[What you will do]: Exactly the lines from the one that contains "for piece_name, maker" to the one that contains "world = obj.matrix_world.copy()", both lines included, should be copied, and no others.

[Part of a data file]

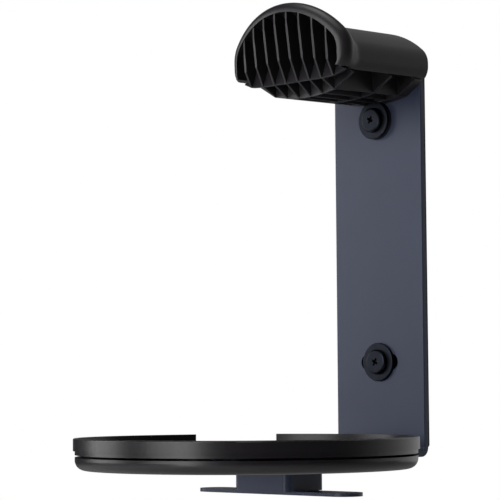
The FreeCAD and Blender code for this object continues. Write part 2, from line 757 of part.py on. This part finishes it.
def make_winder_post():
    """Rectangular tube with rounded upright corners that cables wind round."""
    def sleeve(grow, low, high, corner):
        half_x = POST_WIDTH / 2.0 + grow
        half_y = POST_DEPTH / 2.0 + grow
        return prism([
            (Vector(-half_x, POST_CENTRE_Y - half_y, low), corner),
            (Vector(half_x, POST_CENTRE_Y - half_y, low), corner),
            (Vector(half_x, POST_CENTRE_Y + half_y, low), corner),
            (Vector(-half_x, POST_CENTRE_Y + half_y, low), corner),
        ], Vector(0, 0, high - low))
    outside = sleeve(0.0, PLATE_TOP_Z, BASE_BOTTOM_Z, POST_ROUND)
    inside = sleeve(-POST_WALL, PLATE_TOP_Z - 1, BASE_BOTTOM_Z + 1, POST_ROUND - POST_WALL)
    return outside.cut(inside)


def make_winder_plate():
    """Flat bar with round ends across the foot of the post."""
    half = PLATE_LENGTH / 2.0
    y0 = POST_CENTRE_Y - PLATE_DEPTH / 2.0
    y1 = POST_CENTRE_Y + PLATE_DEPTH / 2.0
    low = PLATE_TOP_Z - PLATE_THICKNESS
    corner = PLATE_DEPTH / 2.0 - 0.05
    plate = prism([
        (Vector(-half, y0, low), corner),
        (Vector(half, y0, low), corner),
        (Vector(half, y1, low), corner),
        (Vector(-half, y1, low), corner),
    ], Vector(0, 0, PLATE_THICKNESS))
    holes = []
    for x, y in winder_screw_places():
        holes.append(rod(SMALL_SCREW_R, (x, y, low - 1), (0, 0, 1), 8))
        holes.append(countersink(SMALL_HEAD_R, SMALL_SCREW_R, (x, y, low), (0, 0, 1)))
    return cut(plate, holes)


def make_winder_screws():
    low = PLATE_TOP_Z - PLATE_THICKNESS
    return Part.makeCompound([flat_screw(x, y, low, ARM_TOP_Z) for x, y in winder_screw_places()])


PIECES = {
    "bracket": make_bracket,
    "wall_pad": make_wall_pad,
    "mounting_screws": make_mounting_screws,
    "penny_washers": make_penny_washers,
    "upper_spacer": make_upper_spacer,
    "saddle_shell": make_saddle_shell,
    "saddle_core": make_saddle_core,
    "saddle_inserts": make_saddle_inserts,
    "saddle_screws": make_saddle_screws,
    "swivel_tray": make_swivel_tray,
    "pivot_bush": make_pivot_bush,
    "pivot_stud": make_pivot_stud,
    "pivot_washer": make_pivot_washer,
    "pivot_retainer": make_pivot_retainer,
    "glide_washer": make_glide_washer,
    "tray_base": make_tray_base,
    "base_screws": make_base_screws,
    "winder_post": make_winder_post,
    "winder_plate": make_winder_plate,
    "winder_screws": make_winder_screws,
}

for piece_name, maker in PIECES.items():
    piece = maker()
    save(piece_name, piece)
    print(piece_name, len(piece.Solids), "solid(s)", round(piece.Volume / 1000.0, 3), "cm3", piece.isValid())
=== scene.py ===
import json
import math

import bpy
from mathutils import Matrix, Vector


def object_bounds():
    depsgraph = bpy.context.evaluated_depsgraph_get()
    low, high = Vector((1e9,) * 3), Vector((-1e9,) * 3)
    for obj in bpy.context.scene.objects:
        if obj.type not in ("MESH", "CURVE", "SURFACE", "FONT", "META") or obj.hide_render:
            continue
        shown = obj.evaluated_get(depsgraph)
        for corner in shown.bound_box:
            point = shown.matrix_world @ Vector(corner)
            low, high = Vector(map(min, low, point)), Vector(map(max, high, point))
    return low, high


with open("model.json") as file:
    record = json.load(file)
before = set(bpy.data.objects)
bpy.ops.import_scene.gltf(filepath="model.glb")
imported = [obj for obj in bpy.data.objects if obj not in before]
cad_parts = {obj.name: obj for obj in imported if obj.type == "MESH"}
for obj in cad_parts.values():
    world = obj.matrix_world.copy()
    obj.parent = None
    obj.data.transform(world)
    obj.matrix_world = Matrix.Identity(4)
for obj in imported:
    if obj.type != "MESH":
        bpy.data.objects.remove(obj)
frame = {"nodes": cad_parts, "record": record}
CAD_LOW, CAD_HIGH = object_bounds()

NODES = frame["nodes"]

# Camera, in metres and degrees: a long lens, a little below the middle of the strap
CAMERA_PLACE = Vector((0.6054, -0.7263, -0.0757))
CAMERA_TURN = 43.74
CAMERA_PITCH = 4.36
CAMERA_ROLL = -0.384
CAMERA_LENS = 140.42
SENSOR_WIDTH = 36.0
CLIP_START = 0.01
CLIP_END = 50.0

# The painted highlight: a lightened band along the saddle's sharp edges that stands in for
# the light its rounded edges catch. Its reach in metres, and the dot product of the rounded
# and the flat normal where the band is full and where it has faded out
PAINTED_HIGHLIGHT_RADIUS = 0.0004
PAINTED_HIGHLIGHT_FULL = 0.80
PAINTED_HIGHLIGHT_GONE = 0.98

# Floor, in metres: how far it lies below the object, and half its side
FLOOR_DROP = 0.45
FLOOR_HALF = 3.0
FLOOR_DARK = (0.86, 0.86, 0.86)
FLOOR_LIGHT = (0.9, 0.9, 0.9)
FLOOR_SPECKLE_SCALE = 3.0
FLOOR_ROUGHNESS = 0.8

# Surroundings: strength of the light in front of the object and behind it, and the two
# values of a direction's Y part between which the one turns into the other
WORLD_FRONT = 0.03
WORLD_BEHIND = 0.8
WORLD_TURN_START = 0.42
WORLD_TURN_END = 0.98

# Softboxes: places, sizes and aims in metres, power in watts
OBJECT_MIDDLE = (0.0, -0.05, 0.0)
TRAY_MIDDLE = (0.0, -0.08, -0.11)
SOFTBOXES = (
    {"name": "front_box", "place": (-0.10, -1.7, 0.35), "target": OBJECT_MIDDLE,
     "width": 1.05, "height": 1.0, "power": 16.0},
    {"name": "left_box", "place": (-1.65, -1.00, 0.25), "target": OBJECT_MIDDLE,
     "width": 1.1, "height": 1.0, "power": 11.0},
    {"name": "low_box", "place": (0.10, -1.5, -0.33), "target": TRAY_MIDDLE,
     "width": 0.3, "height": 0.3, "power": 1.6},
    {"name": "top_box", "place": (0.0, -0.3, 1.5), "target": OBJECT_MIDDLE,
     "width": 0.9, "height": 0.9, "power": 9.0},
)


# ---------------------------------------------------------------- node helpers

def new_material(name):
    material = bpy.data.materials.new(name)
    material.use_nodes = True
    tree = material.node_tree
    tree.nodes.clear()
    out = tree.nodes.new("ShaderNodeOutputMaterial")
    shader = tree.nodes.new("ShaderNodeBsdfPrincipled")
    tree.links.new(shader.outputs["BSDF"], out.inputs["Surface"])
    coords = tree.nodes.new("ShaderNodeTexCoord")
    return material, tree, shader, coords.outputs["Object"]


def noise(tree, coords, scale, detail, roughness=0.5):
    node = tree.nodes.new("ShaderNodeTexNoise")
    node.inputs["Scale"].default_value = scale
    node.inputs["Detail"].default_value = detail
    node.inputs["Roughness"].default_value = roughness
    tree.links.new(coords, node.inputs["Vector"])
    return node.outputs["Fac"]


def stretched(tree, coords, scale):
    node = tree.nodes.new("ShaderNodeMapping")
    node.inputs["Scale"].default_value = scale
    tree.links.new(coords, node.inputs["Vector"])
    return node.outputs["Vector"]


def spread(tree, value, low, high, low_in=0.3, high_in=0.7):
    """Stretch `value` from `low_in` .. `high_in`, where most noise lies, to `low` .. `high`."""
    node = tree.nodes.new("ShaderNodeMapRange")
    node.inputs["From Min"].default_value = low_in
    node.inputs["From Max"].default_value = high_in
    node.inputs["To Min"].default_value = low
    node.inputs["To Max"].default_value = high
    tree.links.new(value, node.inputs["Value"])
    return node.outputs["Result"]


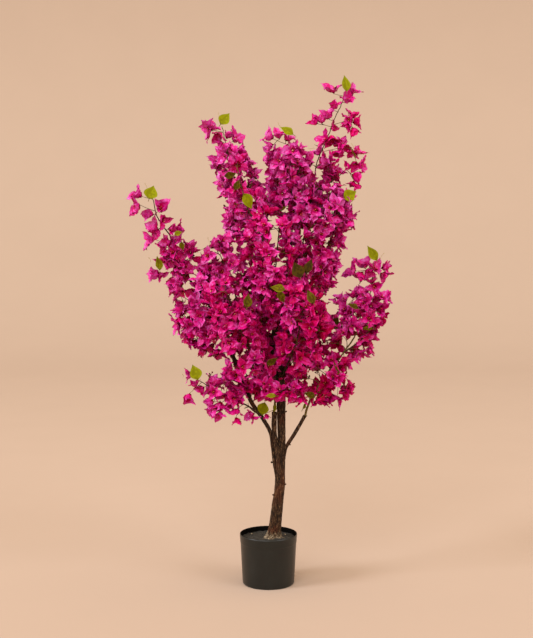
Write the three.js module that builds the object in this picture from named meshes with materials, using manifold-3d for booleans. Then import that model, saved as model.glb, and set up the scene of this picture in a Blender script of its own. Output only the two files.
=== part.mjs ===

[Solution for this problem]:
for piece_name, maker in PIECES.items():
    piece = maker()
    save(piece_name, piece)
    print(piece_name, len(piece.Solids), "solid(s)", round(piece.Volume / 1000.0, 3), "cm3", piece.isValid())
=== scene.py ===
import json
import math

import bpy
from mathutils import Matrix, Vector


def object_bounds():
    depsgraph = bpy.context.evaluated_depsgraph_get()
    low, high = Vector((1e9,) * 3), Vector((-1e9,) * 3)
    for obj in bpy.context.scene.objects:
        if obj.type not in ("MESH", "CURVE", "SURFACE", "FONT", "META") or obj.hide_render:
            continue
        shown = obj.evaluated_get(depsgraph)
        for corner in shown.bound_box:
            point = shown.matrix_world @ Vector(corner)
            low, high = Vector(map(min, low, point)), Vector(map(max, high, point))
    return low, high


with open("model.json") as file:
    record = json.load(file)
before = set(bpy.data.objects)
bpy.ops.import_scene.gltf(filepath="model.glb")
imported = [obj for obj in bpy.data.objects if obj not in before]
cad_parts = {obj.name: obj for obj in imported if obj.type == "MESH"}
for obj in cad_parts.values():
    world = obj.matrix_world.copy()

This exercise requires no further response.